_SET EXERCISE_
Show every line of the records below that contains the word "Blender".
### THE DATA
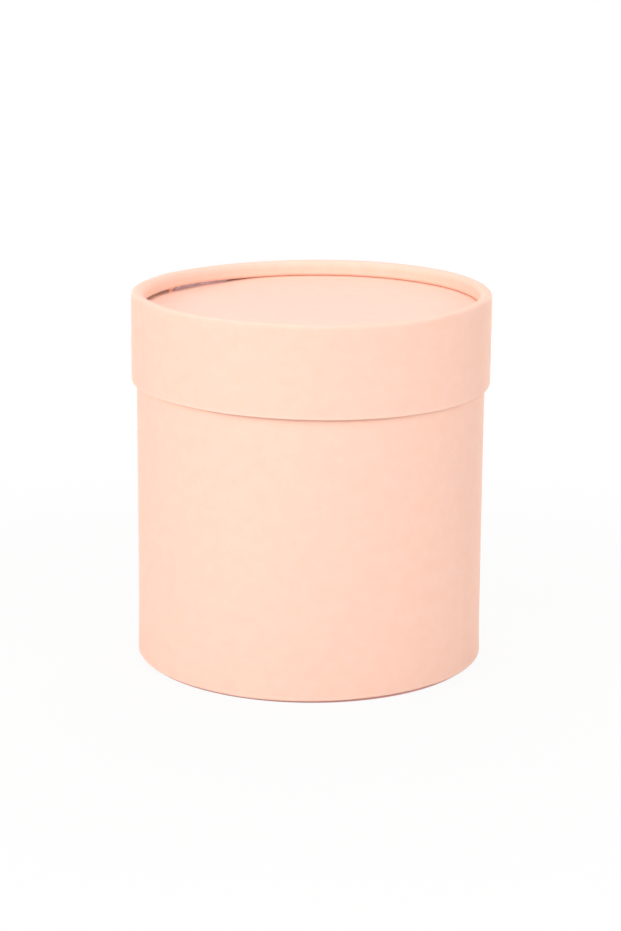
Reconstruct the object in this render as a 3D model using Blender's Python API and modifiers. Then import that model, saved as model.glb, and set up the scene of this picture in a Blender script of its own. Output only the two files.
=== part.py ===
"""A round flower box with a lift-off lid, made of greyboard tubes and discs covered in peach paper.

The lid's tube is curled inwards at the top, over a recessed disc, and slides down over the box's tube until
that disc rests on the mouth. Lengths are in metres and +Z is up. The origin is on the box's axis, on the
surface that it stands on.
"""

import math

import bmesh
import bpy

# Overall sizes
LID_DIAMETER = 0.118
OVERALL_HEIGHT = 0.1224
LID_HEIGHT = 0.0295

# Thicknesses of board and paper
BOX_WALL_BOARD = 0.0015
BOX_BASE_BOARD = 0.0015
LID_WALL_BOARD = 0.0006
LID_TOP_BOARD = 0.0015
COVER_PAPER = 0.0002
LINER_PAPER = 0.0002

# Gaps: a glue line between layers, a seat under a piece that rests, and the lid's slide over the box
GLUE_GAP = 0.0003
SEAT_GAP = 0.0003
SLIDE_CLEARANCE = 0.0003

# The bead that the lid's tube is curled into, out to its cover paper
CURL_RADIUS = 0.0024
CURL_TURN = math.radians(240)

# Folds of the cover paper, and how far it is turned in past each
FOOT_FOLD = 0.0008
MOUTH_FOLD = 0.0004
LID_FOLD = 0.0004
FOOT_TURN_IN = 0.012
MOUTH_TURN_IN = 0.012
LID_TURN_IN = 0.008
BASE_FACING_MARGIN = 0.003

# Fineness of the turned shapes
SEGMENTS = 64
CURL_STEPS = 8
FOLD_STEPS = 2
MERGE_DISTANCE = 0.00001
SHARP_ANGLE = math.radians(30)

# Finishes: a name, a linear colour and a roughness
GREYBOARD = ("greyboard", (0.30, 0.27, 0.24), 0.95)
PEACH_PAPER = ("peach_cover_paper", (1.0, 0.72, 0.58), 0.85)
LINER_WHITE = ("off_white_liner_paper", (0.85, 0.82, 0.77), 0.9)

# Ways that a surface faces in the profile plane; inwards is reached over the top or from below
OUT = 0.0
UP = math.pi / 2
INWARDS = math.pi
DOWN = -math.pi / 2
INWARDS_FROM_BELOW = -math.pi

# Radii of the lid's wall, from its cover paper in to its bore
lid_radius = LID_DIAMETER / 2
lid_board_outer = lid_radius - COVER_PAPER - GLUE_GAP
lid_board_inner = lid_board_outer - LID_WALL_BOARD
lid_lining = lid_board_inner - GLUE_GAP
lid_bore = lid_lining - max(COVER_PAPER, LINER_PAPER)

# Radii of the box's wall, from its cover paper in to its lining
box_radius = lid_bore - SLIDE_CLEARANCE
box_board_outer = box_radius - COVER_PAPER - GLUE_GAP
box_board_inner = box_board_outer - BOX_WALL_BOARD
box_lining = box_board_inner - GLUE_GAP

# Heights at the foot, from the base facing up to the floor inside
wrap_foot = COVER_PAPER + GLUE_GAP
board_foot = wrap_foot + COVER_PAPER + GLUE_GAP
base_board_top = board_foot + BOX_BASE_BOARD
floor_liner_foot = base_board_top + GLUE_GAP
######
### THE DATA
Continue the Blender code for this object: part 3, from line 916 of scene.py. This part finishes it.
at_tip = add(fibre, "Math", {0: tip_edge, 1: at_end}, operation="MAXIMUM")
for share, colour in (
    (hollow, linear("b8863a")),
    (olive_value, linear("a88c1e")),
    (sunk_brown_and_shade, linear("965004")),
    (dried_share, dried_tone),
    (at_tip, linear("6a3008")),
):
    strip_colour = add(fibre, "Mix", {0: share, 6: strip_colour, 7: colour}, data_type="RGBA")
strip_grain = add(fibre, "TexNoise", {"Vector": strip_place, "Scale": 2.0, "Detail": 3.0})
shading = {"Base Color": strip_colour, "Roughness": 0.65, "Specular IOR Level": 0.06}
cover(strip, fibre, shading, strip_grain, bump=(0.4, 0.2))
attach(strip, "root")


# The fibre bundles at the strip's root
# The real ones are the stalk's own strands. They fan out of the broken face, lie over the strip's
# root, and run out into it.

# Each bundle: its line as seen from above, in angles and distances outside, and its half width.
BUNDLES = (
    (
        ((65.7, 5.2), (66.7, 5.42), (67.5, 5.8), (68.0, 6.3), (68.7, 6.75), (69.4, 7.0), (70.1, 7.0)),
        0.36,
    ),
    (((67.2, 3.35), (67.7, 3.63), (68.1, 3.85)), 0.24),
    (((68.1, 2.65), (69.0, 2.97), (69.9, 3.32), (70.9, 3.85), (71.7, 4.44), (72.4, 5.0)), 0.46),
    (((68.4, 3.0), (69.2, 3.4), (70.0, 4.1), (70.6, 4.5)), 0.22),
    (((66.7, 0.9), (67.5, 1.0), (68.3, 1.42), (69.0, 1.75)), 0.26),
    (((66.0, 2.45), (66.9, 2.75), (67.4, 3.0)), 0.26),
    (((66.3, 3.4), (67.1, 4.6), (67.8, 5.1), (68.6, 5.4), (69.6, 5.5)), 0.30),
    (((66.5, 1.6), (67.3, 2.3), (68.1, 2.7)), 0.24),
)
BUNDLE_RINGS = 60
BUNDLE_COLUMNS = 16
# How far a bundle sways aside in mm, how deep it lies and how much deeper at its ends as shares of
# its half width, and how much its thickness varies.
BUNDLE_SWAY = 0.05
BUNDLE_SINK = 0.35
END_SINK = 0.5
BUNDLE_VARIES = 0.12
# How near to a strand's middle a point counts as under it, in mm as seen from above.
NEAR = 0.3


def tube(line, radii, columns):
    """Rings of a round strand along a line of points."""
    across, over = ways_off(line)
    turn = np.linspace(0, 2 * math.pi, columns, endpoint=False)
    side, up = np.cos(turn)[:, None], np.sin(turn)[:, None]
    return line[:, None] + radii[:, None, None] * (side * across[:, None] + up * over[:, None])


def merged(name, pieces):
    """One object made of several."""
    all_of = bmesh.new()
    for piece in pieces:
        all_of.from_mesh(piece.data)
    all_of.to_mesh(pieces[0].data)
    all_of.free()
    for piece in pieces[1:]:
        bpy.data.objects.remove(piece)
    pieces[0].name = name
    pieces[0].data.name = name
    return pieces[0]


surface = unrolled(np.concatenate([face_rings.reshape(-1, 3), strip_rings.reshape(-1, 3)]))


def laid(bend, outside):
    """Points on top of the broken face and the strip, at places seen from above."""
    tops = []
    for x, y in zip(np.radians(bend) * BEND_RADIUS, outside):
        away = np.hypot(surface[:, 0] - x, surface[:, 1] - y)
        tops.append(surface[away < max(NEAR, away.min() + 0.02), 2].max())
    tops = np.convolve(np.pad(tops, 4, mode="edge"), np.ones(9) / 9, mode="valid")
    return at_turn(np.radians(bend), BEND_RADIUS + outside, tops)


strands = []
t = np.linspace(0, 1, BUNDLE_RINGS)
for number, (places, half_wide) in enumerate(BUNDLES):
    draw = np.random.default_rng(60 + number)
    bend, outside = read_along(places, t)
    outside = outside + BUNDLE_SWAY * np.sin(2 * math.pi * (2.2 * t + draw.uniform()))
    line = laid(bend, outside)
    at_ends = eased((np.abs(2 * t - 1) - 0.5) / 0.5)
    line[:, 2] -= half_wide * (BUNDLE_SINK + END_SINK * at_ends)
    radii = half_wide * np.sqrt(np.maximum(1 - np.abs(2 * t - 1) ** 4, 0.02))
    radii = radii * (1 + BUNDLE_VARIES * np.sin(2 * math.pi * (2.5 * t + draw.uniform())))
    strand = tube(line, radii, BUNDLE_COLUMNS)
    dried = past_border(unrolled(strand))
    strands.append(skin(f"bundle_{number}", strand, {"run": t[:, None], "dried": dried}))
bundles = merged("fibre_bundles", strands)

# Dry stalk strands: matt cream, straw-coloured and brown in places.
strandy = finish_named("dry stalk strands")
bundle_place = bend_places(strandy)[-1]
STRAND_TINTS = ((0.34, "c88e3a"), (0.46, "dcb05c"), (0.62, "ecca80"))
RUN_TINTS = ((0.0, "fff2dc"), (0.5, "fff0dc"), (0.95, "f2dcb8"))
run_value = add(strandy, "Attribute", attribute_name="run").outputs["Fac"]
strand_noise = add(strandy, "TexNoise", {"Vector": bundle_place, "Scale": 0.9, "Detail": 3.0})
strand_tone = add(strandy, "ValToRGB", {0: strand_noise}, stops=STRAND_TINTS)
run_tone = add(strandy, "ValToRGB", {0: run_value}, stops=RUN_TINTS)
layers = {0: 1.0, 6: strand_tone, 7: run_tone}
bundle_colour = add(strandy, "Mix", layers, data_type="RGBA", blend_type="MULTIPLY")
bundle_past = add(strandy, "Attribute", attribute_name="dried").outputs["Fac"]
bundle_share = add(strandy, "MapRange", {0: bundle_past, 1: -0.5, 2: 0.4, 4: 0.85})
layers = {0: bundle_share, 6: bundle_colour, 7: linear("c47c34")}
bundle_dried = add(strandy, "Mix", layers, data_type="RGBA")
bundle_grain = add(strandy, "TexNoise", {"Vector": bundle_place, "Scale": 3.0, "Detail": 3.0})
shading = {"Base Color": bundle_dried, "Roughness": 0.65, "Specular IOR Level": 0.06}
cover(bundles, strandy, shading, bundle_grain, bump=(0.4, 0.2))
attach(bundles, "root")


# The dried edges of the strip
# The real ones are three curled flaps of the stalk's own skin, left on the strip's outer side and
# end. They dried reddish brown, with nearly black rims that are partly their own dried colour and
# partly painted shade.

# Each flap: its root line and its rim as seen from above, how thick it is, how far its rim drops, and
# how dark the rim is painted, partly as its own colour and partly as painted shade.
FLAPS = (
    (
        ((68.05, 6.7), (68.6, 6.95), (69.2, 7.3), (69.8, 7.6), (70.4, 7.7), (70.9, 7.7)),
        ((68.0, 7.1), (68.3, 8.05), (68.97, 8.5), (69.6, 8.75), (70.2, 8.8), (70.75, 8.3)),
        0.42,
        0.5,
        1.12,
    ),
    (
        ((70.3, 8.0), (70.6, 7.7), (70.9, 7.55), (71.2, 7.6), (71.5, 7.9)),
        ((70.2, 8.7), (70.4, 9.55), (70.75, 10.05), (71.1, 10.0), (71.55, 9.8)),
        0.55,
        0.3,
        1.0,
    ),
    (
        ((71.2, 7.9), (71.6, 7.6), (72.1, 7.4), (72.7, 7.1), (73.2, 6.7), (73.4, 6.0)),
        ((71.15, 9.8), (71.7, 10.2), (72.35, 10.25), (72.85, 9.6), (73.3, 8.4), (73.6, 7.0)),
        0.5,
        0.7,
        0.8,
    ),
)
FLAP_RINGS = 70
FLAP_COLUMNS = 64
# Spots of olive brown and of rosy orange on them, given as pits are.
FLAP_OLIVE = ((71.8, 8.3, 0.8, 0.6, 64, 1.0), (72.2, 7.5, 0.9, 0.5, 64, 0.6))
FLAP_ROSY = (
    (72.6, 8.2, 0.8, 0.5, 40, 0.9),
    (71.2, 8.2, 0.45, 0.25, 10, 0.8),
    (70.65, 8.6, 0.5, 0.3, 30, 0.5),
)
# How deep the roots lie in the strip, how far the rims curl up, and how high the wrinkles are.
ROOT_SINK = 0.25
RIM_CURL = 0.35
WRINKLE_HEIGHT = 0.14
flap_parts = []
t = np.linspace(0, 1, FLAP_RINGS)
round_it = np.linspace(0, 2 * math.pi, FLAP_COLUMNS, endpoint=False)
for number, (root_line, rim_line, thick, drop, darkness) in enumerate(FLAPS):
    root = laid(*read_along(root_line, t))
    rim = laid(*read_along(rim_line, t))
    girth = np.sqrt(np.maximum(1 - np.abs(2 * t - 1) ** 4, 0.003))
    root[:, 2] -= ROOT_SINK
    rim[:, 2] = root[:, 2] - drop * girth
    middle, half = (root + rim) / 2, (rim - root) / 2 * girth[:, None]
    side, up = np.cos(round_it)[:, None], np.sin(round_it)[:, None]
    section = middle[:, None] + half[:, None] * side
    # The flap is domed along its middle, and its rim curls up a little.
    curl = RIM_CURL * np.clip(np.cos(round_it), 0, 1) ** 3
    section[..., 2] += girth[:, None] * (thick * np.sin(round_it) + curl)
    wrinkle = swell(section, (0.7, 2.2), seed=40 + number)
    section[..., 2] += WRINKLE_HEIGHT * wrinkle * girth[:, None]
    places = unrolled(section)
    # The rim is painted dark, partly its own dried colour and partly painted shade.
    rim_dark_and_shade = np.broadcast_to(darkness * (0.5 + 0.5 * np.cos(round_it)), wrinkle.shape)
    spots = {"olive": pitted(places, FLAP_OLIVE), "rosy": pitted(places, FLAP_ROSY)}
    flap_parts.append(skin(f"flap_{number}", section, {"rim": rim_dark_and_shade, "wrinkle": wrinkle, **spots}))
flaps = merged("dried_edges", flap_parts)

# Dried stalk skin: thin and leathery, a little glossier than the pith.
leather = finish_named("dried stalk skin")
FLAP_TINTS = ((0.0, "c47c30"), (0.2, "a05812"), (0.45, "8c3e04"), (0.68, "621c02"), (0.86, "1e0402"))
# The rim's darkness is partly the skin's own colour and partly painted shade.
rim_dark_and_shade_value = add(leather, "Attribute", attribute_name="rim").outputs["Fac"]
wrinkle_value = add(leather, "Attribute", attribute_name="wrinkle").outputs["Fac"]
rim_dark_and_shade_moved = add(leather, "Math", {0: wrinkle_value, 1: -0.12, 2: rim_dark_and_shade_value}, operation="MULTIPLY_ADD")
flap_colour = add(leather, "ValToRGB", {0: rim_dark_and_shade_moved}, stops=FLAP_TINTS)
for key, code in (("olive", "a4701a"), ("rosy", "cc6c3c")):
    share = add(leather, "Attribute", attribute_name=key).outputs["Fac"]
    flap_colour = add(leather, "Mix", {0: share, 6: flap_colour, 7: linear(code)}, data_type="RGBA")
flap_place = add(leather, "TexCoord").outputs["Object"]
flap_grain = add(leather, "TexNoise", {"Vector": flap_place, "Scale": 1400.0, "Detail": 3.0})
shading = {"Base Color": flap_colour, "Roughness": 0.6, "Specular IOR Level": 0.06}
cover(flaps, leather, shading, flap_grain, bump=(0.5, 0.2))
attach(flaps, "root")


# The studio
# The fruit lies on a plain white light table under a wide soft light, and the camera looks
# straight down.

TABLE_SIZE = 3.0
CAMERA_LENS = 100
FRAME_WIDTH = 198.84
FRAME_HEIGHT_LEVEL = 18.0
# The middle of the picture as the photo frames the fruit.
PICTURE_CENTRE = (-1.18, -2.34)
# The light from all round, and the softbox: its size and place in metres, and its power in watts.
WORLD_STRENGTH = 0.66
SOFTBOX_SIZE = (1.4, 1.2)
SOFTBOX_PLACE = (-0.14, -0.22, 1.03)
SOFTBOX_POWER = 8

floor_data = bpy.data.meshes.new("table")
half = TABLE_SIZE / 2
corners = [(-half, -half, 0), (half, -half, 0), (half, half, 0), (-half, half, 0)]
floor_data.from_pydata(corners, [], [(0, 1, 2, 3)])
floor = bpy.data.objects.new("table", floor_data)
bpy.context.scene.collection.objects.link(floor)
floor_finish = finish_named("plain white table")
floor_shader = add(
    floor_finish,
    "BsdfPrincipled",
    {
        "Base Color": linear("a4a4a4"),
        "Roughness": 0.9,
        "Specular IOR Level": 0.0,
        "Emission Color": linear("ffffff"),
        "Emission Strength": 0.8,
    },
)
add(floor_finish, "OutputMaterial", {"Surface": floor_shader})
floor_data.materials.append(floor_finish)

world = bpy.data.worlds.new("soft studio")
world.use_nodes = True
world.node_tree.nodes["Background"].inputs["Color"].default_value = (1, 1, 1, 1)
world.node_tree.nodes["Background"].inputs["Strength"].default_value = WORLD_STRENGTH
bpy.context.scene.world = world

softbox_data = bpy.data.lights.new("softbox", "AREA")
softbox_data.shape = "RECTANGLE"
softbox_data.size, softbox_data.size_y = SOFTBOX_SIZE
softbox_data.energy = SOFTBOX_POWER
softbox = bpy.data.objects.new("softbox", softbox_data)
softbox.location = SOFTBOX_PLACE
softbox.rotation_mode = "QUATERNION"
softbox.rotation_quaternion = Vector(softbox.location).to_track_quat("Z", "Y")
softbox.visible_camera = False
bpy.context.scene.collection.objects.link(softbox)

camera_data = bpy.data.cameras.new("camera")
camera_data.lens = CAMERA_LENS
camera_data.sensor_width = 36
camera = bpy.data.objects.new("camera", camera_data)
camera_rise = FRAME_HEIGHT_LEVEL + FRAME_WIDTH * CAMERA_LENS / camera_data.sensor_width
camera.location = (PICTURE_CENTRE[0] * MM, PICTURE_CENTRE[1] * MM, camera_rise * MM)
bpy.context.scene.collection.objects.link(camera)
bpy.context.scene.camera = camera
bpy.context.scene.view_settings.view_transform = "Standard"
######
_FULL SOLUTION_
Reconstruct the object in this render as a 3D model using Blender's Python API and modifiers. Then import that model, saved as model.glb, and set up the scene of this picture in a Blender script of its own. Output only the two files.
Continue the Blender code for this object: part 3, from line 916 of scene.py. This part finishes it.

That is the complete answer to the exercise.